我必须回到主网站上几步,列出多个网站(超链接),选择我想要的网站,应用GUI选择的标准,然后将其适当地格式化为数据框。

library(rvest)
library(plyr)
library(dplyr)
library(stringr)

#define base url for region (ie site where multiple locations are)
url <- "http://tbone.biol.sc.edu/tide/sites_uswest.html"

#read html from page and extract hyperlinks 
#view url to see list of links for multiple locations
l <- url %>%read_html()%>%
  html_nodes("a") %>% html_attr("href")

# grep only tideshow pattern to get vector of site links
# grep allows filtering/subsetting using a partial string 
sites <-  l[grep("*tideshow*", l)]  

# remove everything before 'site=' to get correct formatting for url site names
sites <- gsub(".*site=", "", sites)

#generate vector of sites of interest 
#don't need to use regex to create the vector; 
  #you can manipulate the list of sites however you prefer
  #here, used | for "or" value for selecting multiple sites at once
sites <- sites[grep("(Waldport\\%2C\\+Alsea|South\\+Beach\\%2C\\+Yaquina|Charleston\\%2C\\+Oregon)(?!.*\\%282\\%29)", sites, perl=TRUE)]

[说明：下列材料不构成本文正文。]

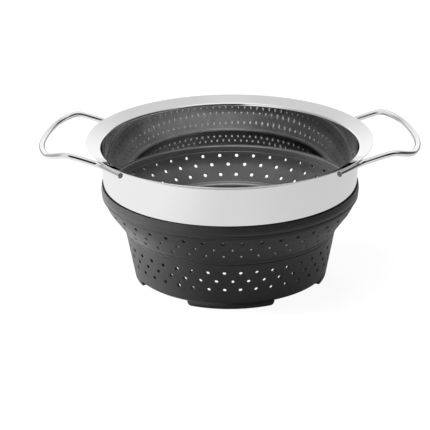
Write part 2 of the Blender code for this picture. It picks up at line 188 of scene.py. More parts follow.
def polish_marks():
    """A node group for polished steel: polishing lines under a soft cloudiness.

    The object is unrolled round its axis to (arc length, height, radius), and Stretch draws the
    lines out along it. Marks is lines times clouds, about 0.1 to 0.45, and Lines is for a relief.
    """
    group = bpy.data.node_groups.new("polish_marks", "ShaderNodeTree")
    group.interface.new_socket("Stretch", in_out="INPUT", socket_type="NodeSocketVector")
    group.interface.new_socket("Marks", in_out="OUTPUT", socket_type="NodeSocketFloat")
    group.interface.new_socket("Lines", in_out="OUTPUT", socket_type="NodeSocketFloat")
    add, link = group.nodes.new, group.links.new
    given, output = add("NodeGroupInput"), add("NodeGroupOutput")
    place, split = add("ShaderNodeTexCoord"), add("ShaderNodeSeparateXYZ")
    turn, arc = add("ShaderNodeMath"), add("ShaderNodeMath")
    turn.operation, arc.operation = "ARCTAN2", "MULTIPLY"
    arc.inputs[1].default_value = UNROLL_RADIUS
    flat, reach = add("ShaderNodeVectorMath"), add("ShaderNodeVectorMath")
    flat.operation, reach.operation = "MULTIPLY", "LENGTH"
    flat.inputs[1].default_value = (1, 1, 0)
    join, stretch = add("ShaderNodeCombineXYZ"), add("ShaderNodeVectorMath")
    stretch.operation = "MULTIPLY"
    lines, clouds = add("ShaderNodeTexNoise"), add("ShaderNodeTexNoise")
    lines.inputs["Scale"].default_value = 1.0
    lines.inputs["Detail"].default_value = LINE_DETAIL
    clouds.inputs["Scale"].default_value = CLOUD_SCALE
    clouds.inputs["Detail"].default_value = CLOUD_DETAIL
    both = add("ShaderNodeMath")
    both.operation = "MULTIPLY"
    link(place.outputs["Object"], split.inputs[0])
    link(split.outputs["Y"], turn.inputs[0])
    link(split.outputs["X"], turn.inputs[1])
    link(turn.outputs[0], arc.inputs[0])
    link(place.outputs["Object"], flat.inputs[0])
    link(flat.outputs[0], reach.inputs[0])
    link(arc.outputs[0], join.inputs["X"])
    link(split.outputs["Z"], join.inputs["Y"])
    link(reach.outputs["Value"], join.inputs["Z"])
    link(join.outputs[0], stretch.inputs[0])
    link(given.outputs["Stretch"], stretch.inputs[1])
    link(stretch.outputs[0], lines.inputs["Vector"])
    link(join.outputs[0], clouds.inputs["Vector"])
    link(lines.outputs["Fac"], both.inputs[0])
    link(clouds.outputs["Fac"], both.inputs[1])
    link(both.outputs[0], output.inputs["Marks"])
    link(lines.outputs["Fac"], output.inputs["Lines"])
    return group


def steel_material(name, marks, shade, roughness, stretch, relief):
    """Stainless steel whose roughness, (low, high), and relief follow its polish marks.

    Stretch is how many lines fit in a metre along the arc, the height and the radius, and relief
    is their depth in metres.
    """
    material = bpy.data.materials.new(name)
    material.use_nodes = True
    add, link = material.node_tree.nodes.new, material.node_tree.links.new
    shader = material.node_tree.nodes["Principled BSDF"]
    shader.inputs["Metallic"].default_value = 1.0
    shader.inputs["Base Color"].default_value = (shade, shade, shade, 1.0)
    polish, gloss, bump = add("ShaderNodeGroup"), add("ShaderNodeMapRange"), add("ShaderNodeBump")
    polish.node_tree = marks
    polish.inputs["Stretch"].default_value = stretch
    gloss.inputs["From Min"].default_value = MARKS_LOW
    gloss.inputs["From Max"].default_value = MARKS_HIGH
    gloss.inputs["To Min"].default_value, gloss.inputs["To Max"].default_value = roughness
    bump.inputs["Strength"].default_value = RELIEF_STRENGTH
    bump.inputs["Distance"].default_value = relief
    link(polish.outputs["Marks"], gloss.inputs["Value"])
    link(gloss.outputs["Result"], shader.inputs["Roughness"])
    link(polish.outputs["Lines"], bump.inputs["Height"])
    link(bump.outputs["Normal"], shader.inputs["Normal"])
    return material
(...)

#define starting date of data
year <- "2016"
month <- "01"
day <- "01"

#define number of days for prediction
numberofdays = 366 +365 #no. of days in 2016 + no. days in 2017

# lapply through the site vector, x represents site.  
# This will pull data from each site in the vector "sites", and bind it together in a list
o <- lapply(sites, function(x){

  # paste together file path using generalized cgi address and defined parameters
  path<- paste0("http://tbone.biol.sc.edu/tide/tideshow.cgi?type=table;tplotdir=horiz;gx=640;gy=240;caltype=ndp;interval=00%3A01;glen=",
                numberofdays  ,
                ";fontsize=%2B0;units=feet;", 
                "year=", year, ";month=", month, ";day=", day,
                ";hour=00;min=01;",
                "killsun=1;tzone=local;ampm24=24;colortext=black;colordatum=white;colormsl=yellow;colortics=red;colorday=skyblue;colornight=deep-%3Cbr%20%2F%3Eskyblue;colorebb=seagreen;colorflood=blue;site=",
                x,
                ";d_year=;d_month=Jan;d_day=01;d_hour=00;d_min=00"
  )

  # use ReadLines to bring in table from each file.  
  d <- readLines(path, warn=FALSE)

  # extract site name
  site <-  str_extract(string = d[grep("<h2>", d)][1], pattern = "(?<=<h2>)(.*?)(?=</h2>)")

  # extract coordinates
  coord <- gsub(".*<pre>", "",  d[grep("<h2>", d)][1])

  # get tide data lines
  data <- d[grep("\\d{4}[-]\\d{1,2}[-]\\d{1,2}", d) ] 

  # bind columns together
  all <- cbind(site,coord, data)
})

# bind data.frame from list
df <- ldply( o, rbind.data.frame)

# bind site and coordinate columns with split data columns
tides <- cbind(df[c(1,2)] ,  str_split_fixed(df$data, "\\s+", 6))
names(tides) <- c("site", "coordinates", "date", "time", "tz", "depth", "units", "tide")
head(tides)
str(tides)
summary(tides)